◆ **GIVEN INSTRUCTION**
Lines containing the word "caption" should be extracted in full.

◆ **SUPPLIED MATERIAL**

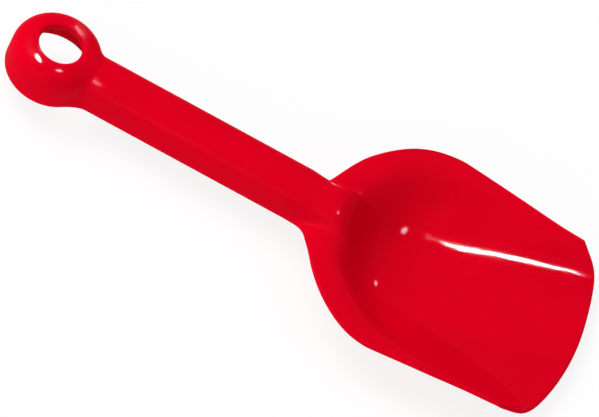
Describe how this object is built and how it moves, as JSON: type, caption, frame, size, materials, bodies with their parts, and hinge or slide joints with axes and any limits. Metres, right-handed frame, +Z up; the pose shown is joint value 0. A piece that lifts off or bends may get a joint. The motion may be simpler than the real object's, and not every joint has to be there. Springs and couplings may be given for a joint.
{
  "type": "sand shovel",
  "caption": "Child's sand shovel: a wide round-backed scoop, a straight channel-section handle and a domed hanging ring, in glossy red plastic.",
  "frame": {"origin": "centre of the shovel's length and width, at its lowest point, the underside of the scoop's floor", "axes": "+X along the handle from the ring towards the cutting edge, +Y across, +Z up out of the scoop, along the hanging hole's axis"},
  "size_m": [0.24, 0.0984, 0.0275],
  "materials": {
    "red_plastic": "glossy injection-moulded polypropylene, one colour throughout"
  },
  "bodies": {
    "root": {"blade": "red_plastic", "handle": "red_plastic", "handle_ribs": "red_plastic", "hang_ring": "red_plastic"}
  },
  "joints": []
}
* * *
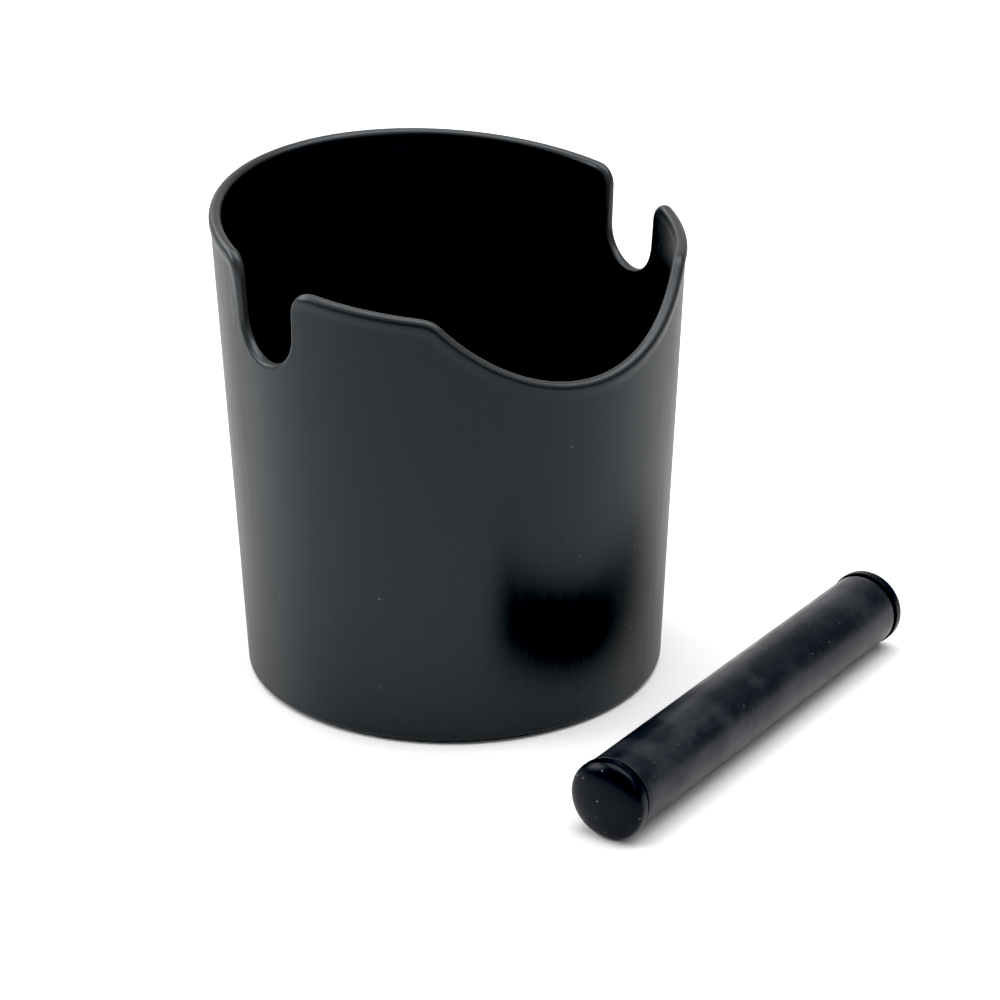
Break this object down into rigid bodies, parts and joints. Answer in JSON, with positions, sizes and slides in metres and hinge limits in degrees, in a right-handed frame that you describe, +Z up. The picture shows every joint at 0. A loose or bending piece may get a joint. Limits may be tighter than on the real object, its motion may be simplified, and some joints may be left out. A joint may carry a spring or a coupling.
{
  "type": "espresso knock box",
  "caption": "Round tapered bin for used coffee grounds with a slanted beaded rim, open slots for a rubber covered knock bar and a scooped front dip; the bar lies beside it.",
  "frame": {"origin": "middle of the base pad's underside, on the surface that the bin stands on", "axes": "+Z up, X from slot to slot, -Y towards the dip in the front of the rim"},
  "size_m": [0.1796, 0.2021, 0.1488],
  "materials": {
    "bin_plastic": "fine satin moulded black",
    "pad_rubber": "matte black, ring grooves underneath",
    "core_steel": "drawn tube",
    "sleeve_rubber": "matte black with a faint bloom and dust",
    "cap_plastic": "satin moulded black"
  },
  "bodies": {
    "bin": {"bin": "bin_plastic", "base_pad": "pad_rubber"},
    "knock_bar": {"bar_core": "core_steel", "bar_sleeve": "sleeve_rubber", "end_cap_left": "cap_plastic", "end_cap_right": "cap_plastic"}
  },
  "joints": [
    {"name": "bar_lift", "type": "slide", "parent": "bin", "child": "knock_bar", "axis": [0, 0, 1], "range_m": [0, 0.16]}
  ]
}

◆ **ANSWER TO THE TASK**
Describe how this object is built and how it moves, as JSON: type, caption, frame, size, materials, bodies with their parts, and hinge or slide joints with axes and any limits. Metres, right-handed frame, +Z up; the pose shown is joint value 0. A piece that lifts off or bends may get a joint. The motion may be simpler than the real object's, and not every joint has to be there. Springs and couplings may be given for a joint.
  "caption": "Child's sand shovel: a wide round-backed scoop, a straight channel-section handle and a domed hanging ring, in glossy red plastic.",
  "caption": "Round tapered bin for used coffee grounds with a slanted beaded rim, open slots for a rubber covered knock bar and a scooped front dip; the bar lies beside it.",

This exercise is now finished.